The Anchors of Stability: Cities and Regions

These policy frameworks are already being put into practice by local leaders. In the short to medium term, cities and regional actors are set to play an even greater role in shaping transatlantic relations. As national governments grapple with geopolitical friction, the conference highlighted that subnational partnerships serve as persistent and reliable transatlantic channels allowing for mutual economic gains and learning exchange.

Participants emphasised that trust is most effectively built locally. Mayors act as crucial diplomats, maintaining connections across the Atlantic even when national dialogues stall. This form of subnational diplomacy is a functional necessity. By engaging in international forums, local leaders are filling the void left by strained national ties, ensuring that the transatlantic alliance remains grounded in shared values.

Shared Challenges, Shared Solutions

Ultimately, the conference revealed profound similarities between the US and Germany.

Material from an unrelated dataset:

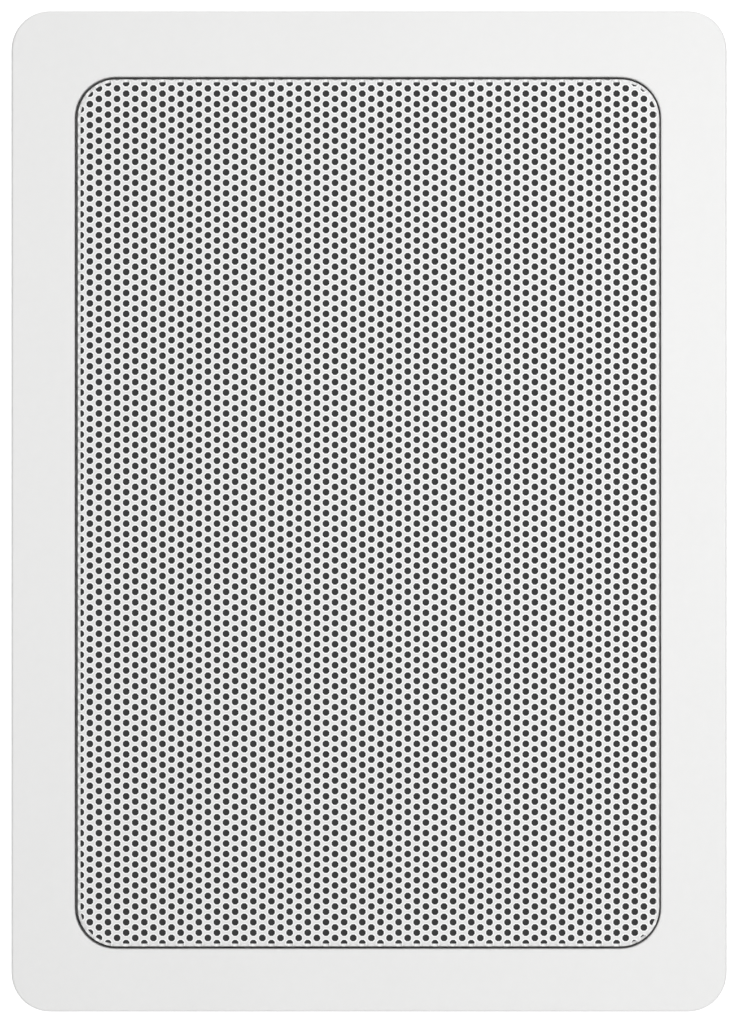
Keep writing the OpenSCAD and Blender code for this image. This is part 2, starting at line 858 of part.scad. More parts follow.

Whether grappling with the ‘3Rs’ or the delicate balance between industrial heritage and economic renewal, the challenges facing a steel town in the American Rust Belt mirror those of a manufacturing hub in the Ruhr Valley. Consequently, there is a tremendous amount we can learn from each other.

As the US and Europe navigate a shifting global economic order, the message from the heartlands is clear: we must combine high-level strategic planning with hyper-local, visible action. By looking towards the heartlands not as problems to be solved, but as places of renewal, we can build the backbone of democratic resilience and prosperity on both sides of the Atlantic.